- [EXERCISE TASK]: Return, word for word, every line that follows.

┄┄┄┄┄┄┄┄┄┄┄┄┄┄┄┄┄┄┄┄

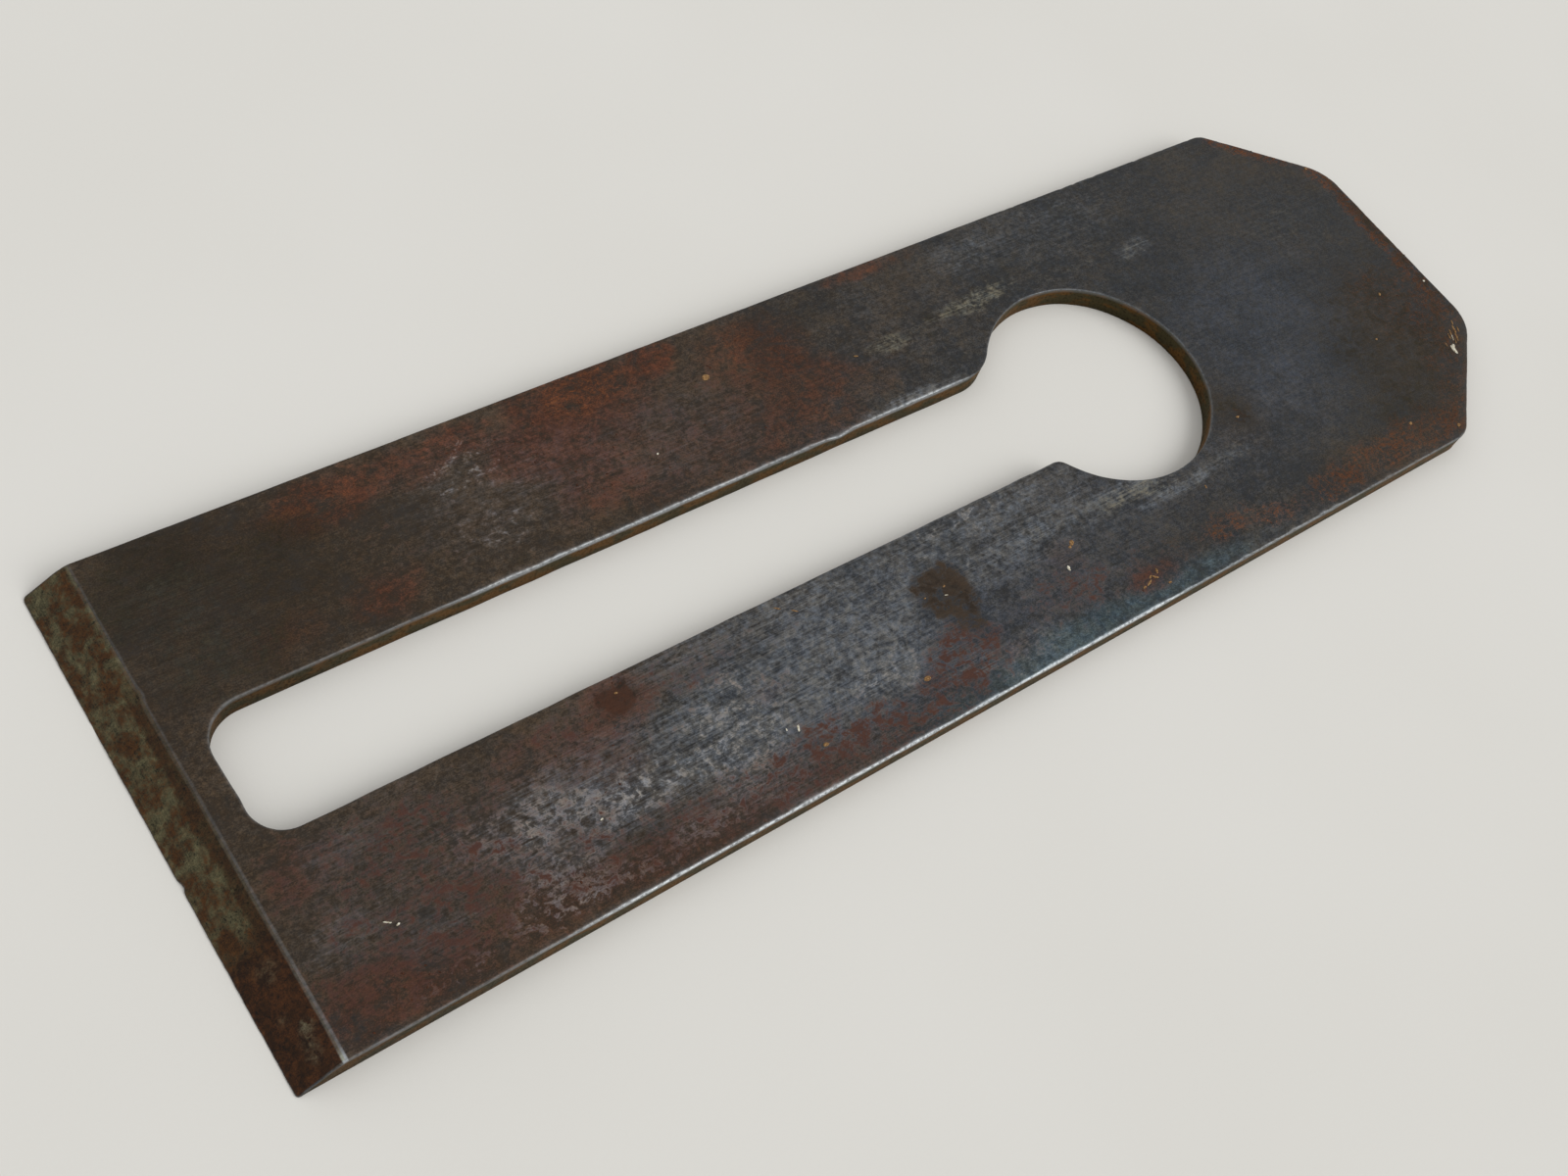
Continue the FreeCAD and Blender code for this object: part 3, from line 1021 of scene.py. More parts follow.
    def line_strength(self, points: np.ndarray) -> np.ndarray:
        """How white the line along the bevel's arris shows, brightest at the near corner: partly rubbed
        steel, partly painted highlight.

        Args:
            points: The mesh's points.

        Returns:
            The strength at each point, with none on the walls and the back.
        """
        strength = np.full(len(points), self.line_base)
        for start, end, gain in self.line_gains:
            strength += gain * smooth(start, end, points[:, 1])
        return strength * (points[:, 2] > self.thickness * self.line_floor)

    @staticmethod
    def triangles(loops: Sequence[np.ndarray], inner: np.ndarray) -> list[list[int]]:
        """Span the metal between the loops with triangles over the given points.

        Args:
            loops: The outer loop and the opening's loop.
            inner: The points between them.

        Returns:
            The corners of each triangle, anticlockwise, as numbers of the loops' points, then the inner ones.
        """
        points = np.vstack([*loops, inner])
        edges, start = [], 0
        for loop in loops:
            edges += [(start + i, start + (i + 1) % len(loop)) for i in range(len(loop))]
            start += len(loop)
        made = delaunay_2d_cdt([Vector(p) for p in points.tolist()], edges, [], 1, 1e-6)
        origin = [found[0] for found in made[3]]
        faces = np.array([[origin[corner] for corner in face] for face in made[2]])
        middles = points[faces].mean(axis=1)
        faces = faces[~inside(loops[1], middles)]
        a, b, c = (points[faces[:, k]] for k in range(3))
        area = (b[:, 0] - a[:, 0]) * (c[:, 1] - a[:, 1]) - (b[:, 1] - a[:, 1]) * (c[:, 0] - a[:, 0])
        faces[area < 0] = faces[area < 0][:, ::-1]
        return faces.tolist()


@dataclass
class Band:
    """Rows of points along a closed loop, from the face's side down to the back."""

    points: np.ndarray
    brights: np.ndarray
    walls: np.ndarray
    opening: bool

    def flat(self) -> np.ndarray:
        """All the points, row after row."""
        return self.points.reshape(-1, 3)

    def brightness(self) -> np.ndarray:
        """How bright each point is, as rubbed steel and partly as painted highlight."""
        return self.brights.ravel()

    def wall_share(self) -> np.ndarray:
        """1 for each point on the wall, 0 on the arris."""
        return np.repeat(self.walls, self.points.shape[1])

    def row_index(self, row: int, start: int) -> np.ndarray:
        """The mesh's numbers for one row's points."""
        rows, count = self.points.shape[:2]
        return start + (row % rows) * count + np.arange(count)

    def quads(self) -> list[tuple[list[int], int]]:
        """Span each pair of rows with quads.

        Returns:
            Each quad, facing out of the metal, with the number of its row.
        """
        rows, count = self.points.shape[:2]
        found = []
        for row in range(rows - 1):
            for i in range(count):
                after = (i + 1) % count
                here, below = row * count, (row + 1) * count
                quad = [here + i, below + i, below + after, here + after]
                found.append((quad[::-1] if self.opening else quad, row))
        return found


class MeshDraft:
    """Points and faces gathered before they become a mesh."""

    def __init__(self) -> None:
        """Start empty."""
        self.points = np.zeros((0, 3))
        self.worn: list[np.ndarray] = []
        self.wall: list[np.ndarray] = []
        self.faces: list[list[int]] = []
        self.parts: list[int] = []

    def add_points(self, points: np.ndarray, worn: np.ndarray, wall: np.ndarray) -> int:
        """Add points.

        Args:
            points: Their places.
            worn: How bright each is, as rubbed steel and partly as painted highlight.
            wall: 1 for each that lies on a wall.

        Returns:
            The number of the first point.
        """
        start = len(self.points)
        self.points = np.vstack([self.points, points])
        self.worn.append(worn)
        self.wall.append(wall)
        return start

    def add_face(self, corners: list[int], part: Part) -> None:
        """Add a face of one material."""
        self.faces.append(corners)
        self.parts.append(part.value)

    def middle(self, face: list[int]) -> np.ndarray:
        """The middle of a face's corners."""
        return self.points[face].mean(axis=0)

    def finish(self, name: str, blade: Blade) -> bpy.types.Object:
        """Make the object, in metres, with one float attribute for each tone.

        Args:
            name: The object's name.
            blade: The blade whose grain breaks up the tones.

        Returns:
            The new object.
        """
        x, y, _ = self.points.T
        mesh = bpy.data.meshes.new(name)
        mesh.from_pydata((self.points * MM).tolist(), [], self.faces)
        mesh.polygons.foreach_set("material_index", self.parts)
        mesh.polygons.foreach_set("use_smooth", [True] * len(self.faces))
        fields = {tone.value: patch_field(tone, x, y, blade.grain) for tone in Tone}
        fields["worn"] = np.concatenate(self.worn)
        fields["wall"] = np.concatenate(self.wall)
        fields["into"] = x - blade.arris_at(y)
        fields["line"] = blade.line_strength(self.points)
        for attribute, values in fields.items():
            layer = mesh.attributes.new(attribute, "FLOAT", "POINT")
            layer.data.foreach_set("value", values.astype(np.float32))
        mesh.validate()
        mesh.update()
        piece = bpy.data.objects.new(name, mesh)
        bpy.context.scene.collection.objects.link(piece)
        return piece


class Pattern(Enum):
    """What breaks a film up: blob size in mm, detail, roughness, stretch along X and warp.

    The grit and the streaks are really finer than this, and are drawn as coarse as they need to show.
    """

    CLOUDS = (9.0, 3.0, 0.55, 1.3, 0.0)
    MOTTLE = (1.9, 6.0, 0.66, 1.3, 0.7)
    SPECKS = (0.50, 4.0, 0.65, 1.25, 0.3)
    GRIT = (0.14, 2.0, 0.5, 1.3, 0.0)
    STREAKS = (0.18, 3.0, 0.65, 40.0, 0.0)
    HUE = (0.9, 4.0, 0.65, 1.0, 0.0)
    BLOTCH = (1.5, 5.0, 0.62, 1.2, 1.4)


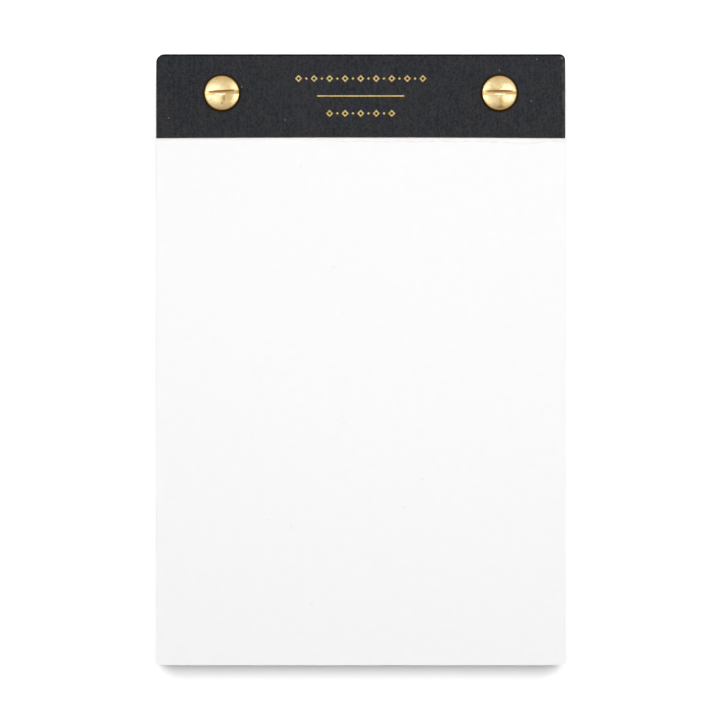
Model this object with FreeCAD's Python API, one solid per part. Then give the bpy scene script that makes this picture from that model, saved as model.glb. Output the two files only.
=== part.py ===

┄┄┄┄┄┄┄┄┄┄┄┄┄┄┄┄┄┄┄┄

- [ANSWER FOR THE TASK]:
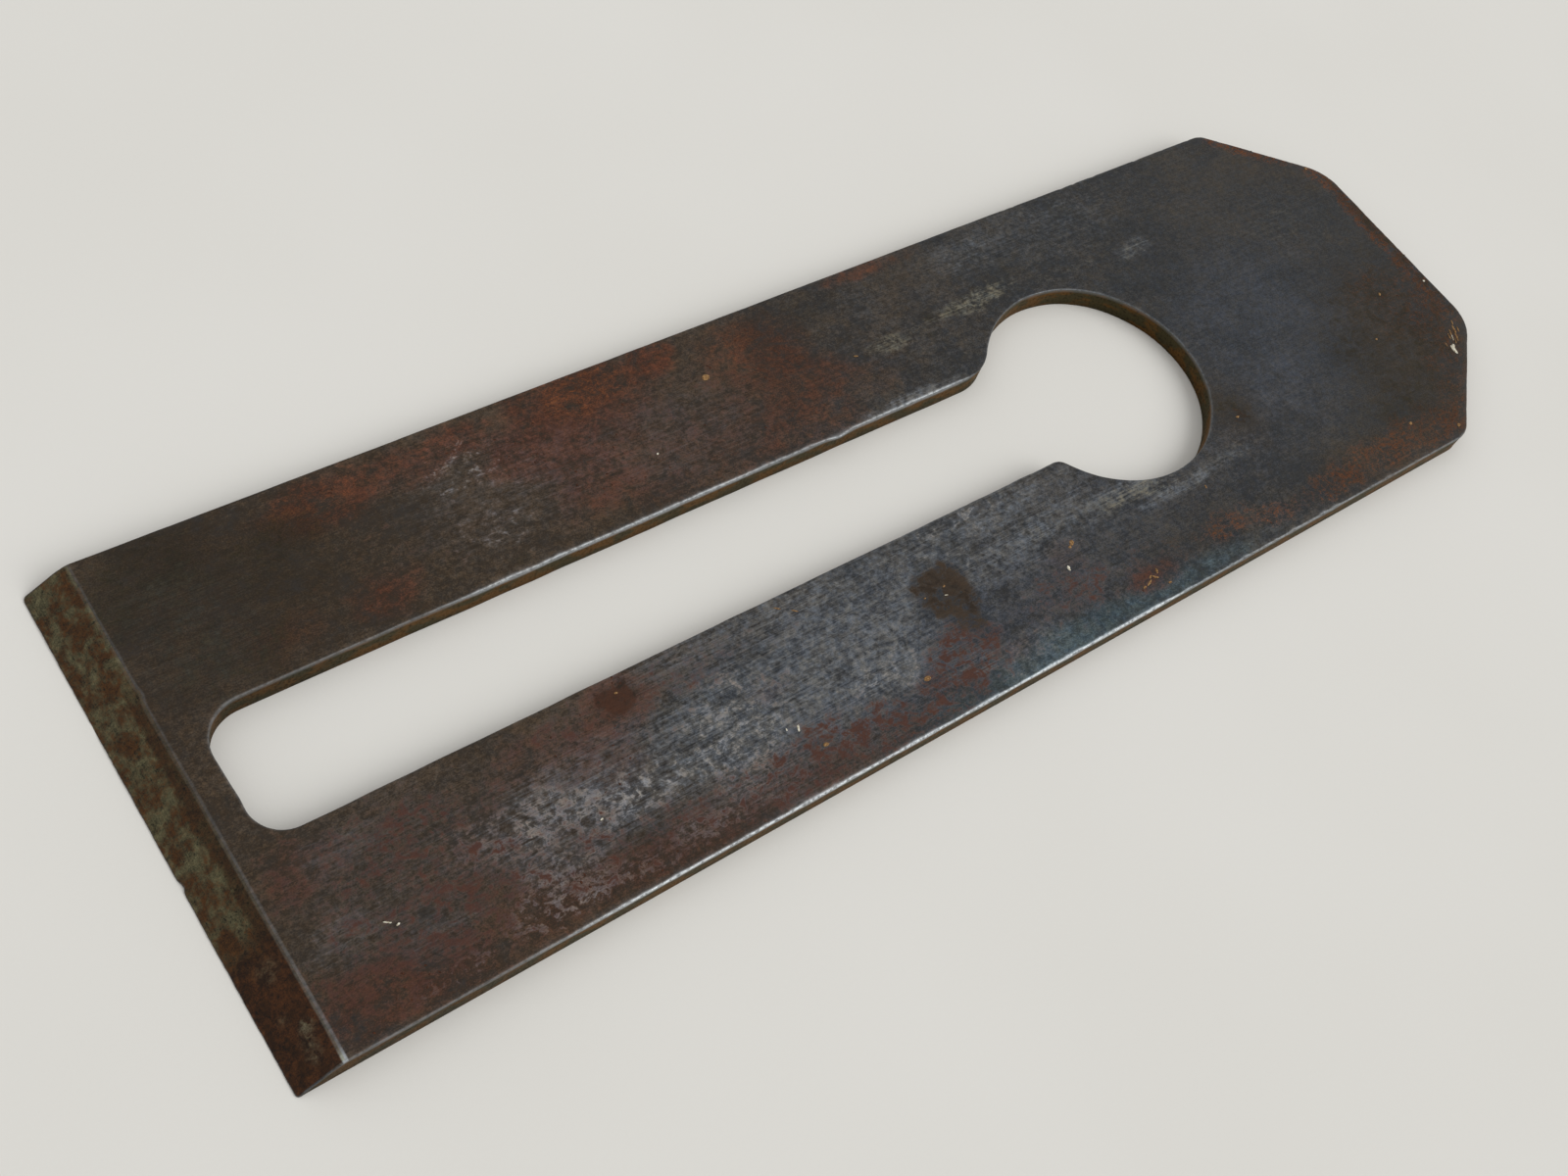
Continue the FreeCAD and Blender code for this object: part 3, from line 1021 of scene.py. More parts follow.
    def line_strength(self, points: np.ndarray) -> np.ndarray:
        """How white the line along the bevel's arris shows, brightest at the near corner: partly rubbed
        steel, partly painted highlight.

        Args:
            points: The mesh's points.

        Returns:
            The strength at each point, with none on the walls and the back.
        """
        strength = np.full(len(points), self.line_base)
        for start, end, gain in self.line_gains:
            strength += gain * smooth(start, end, points[:, 1])
        return strength * (points[:, 2] > self.thickness * self.line_floor)

    @staticmethod
    def triangles(loops: Sequence[np.ndarray], inner: np.ndarray) -> list[list[int]]:
        """Span the metal between the loops with triangles over the given points.

        Args:
            loops: The outer loop and the opening's loop.
            inner: The points between them.

        Returns:
            The corners of each triangle, anticlockwise, as numbers of the loops' points, then the inner ones.
        """
        points = np.vstack([*loops, inner])
        edges, start = [], 0
        for loop in loops:
            edges += [(start + i, start + (i + 1) % len(loop)) for i in range(len(loop))]
            start += len(loop)
        made = delaunay_2d_cdt([Vector(p) for p in points.tolist()], edges, [], 1, 1e-6)
        origin = [found[0] for found in made[3]]
        faces = np.array([[origin[corner] for corner in face] for face in made[2]])
        middles = points[faces].mean(axis=1)
        faces = faces[~inside(loops[1], middles)]
        a, b, c = (points[faces[:, k]] for k in range(3))
        area = (b[:, 0] - a[:, 0]) * (c[:, 1] - a[:, 1]) - (b[:, 1] - a[:, 1]) * (c[:, 0] - a[:, 0])
        faces[area < 0] = faces[area < 0][:, ::-1]
        return faces.tolist()


@dataclass
class Band:
    """Rows of points along a closed loop, from the face's side down to the back."""

    points: np.ndarray
    brights: np.ndarray
    walls: np.ndarray
    opening: bool

    def flat(self) -> np.ndarray:
        """All the points, row after row."""
        return self.points.reshape(-1, 3)

    def brightness(self) -> np.ndarray:
        """How bright each point is, as rubbed steel and partly as painted highlight."""
        return self.brights.ravel()

    def wall_share(self) -> np.ndarray:
        """1 for each point on the wall, 0 on the arris."""
        return np.repeat(self.walls, self.points.shape[1])

    def row_index(self, row: int, start: int) -> np.ndarray:
        """The mesh's numbers for one row's points."""
        rows, count = self.points.shape[:2]
        return start + (row % rows) * count + np.arange(count)

    def quads(self) -> list[tuple[list[int], int]]:
        """Span each pair of rows with quads.

        Returns:
            Each quad, facing out of the metal, with the number of its row.
        """
        rows, count = self.points.shape[:2]
        found = []
        for row in range(rows - 1):
            for i in range(count):
                after = (i + 1) % count
                here, below = row * count, (row + 1) * count
                quad = [here + i, below + i, below + after, here + after]
                found.append((quad[::-1] if self.opening else quad, row))
        return found


class MeshDraft:
    """Points and faces gathered before they become a mesh."""

    def __init__(self) -> None:
        """Start empty."""
        self.points = np.zeros((0, 3))
        self.worn: list[np.ndarray] = []
        self.wall: list[np.ndarray] = []
        self.faces: list[list[int]] = []
        self.parts: list[int] = []

    def add_points(self, points: np.ndarray, worn: np.ndarray, wall: np.ndarray) -> int:
        """Add points.

        Args:
            points: Their places.
            worn: How bright each is, as rubbed steel and partly as painted highlight.
            wall: 1 for each that lies on a wall.

        Returns:
            The number of the first point.
        """
        start = len(self.points)
        self.points = np.vstack([self.points, points])
        self.worn.append(worn)
        self.wall.append(wall)
        return start

    def add_face(self, corners: list[int], part: Part) -> None:
        """Add a face of one material."""
        self.faces.append(corners)
        self.parts.append(part.value)

    def middle(self, face: list[int]) -> np.ndarray:
        """The middle of a face's corners."""
        return self.points[face].mean(axis=0)

    def finish(self, name: str, blade: Blade) -> bpy.types.Object:
        """Make the object, in metres, with one float attribute for each tone.

        Args:
            name: The object's name.
            blade: The blade whose grain breaks up the tones.

        Returns:
            The new object.
        """
        x, y, _ = self.points.T
        mesh = bpy.data.meshes.new(name)
        mesh.from_pydata((self.points * MM).tolist(), [], self.faces)
        mesh.polygons.foreach_set("material_index", self.parts)
        mesh.polygons.foreach_set("use_smooth", [True] * len(self.faces))
        fields = {tone.value: patch_field(tone, x, y, blade.grain) for tone in Tone}
        fields["worn"] = np.concatenate(self.worn)
        fields["wall"] = np.concatenate(self.wall)
        fields["into"] = x - blade.arris_at(y)
        fields["line"] = blade.line_strength(self.points)
        for attribute, values in fields.items():
            layer = mesh.attributes.new(attribute, "FLOAT", "POINT")
            layer.data.foreach_set("value", values.astype(np.float32))
        mesh.validate()
        mesh.update()
        piece = bpy.data.objects.new(name, mesh)
        bpy.context.scene.collection.objects.link(piece)
        return piece


class Pattern(Enum):
    """What breaks a film up: blob size in mm, detail, roughness, stretch along X and warp.

    The grit and the streaks are really finer than this, and are drawn as coarse as they need to show.
    """

    CLOUDS = (9.0, 3.0, 0.55, 1.3, 0.0)
    MOTTLE = (1.9, 6.0, 0.66, 1.3, 0.7)
    SPECKS = (0.50, 4.0, 0.65, 1.25, 0.3)
    GRIT = (0.14, 2.0, 0.5, 1.3, 0.0)
    STREAKS = (0.18, 3.0, 0.65, 40.0, 0.0)
    HUE = (0.9, 4.0, 0.65, 1.0, 0.0)
    BLOTCH = (1.5, 5.0, 0.62, 1.2, 1.4)


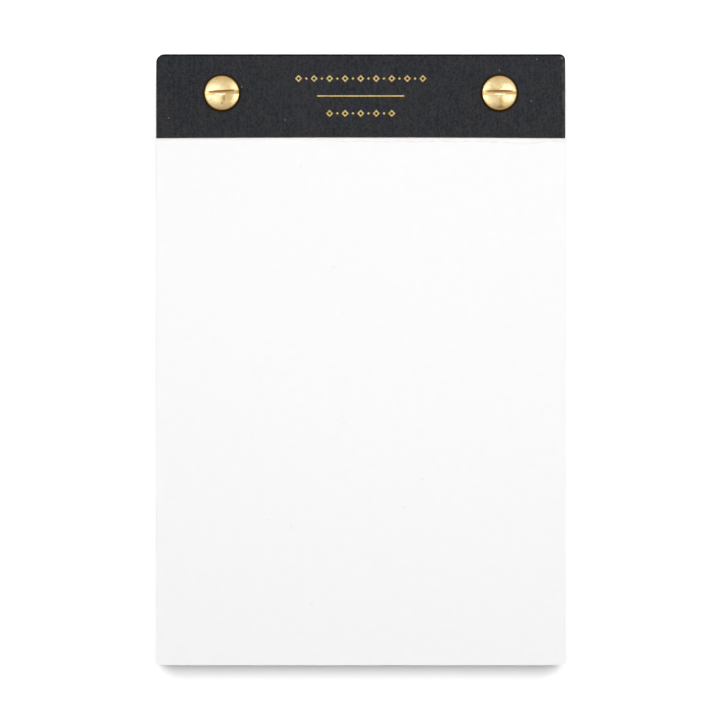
Model this object with FreeCAD's Python API, one solid per part. Then give the bpy scene script that makes this picture from that model, saved as model.glb. Output the two files only.
=== part.py ===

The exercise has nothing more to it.